2. Only 4 percent of the units are affordable to low income persons making less than 40-percent AMI. You have set your housing goal that at least 25% of new CAF units be affordable to 40-percent AMI renters: NONE of the AHIF projects for new CAFs have come close to your 25% goal.

3. Each new unit will cost about $$394,000 each–nearly four hundred thousand bucks. The $90 million total cost is very high–$7 million in developers fee, $6 million in “soft costs,” and $10 million in land/acquisition costs. The hard construction costs are $67 million or $227,000 per apartment which are well above Washington, DC regional costs. Are they building the Taj Mahal or affordable basic housing?

4. The land is quite expensive at $10 million or $44,000 per apartment. APAH claimed publicly that it owns the parking lot land and that the land is free. In fact, it does not own the land at all and it will cost taxpayers $10 million to buy a parking lot in western Columbia Pike. There are entire commercial buildings for sale in that area for less than $10 million.

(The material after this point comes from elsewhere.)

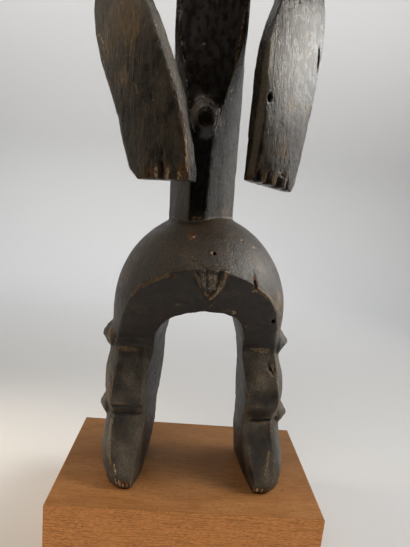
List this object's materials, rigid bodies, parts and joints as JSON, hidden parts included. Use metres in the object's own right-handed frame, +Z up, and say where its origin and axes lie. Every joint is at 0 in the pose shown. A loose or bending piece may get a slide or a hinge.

Approving AHIF projects to build very expensive new CAFs which ipso facto cannot be rented to low income people in Arlington is a terrible waste of our public local dollars that could be used better t provide other forms of housing assistance to the needy rather than subsidies for developers and contractors like APAH.


February 4, 2015

Battle for Brooklyn community continues in 2015 with Arlington very similar

We Greens showed the documentary Battle for Brooklyn last week at Central Library despite snow and bitter cold and we had a good turnout. The documentary highlighted the fight of community activists in Brooklyn to prevent the demolition and displacement of many moderate income renters and home owners to allow the building of a billion dollar project for a NBA basketball arena (now called the Barclays Center) and new luxury and so-called “affordable housing.”

The New York Times article in their February 4 edition, , Vivian Yee and Mirreya Navarro, “Some see risk in de Blasio bid to add housing,” http://www.nytimes.com/2015/02/04/nyregion/an-obstacle-to-mayor-de-blasios-affordable-housing-plan-neighborhood-resistance.html provides an interesting historical follow up to what happened to Brooklyn later and now that a progressive de Blasio replaced billionaire Michael Bloomburg as mayor. Bloomburg was an advocate for the sports arena and openly said he wanted more millionaires in New York, as the article describes:

“….But many New Yorkers feel that projects from the era of Mayor Michael R. Bloomberg like Pacific Park, a multi-building complex around the Barclays Center formerly called Atlantic Yards, did not deliver on their promises of affordable housing quickly or comprehensively enough.”

NYC new mayor De Blasio says he wants to build more affordable housing, but like Arlington, this affordable housing is not affordable for most low income and even middle income renters. Now Brooklyn community activists are calling for no development at all if the only alternative is high rise buildings that mainly house high income person–80 percent luxury housing and 20 percent “affordable.”

The article indicates,
“Another common concern is that the financing deals to build affordable units do not serve those who need them most: extremely low-income residents making 30 percent or less of the area’s median income, or less than $26,000 a year for a family of four in the city’s five boroughs and Westchester County. Most new affordable units are now open to households in the range of 60 percent of the area’s median income.”

This is the rule for Arlington’s affordable housing–60% AMI is the minimum income needed to get into Arlington’s subsidized units.

Same development patterns here–promise affordable housing in the middle of a luxury project.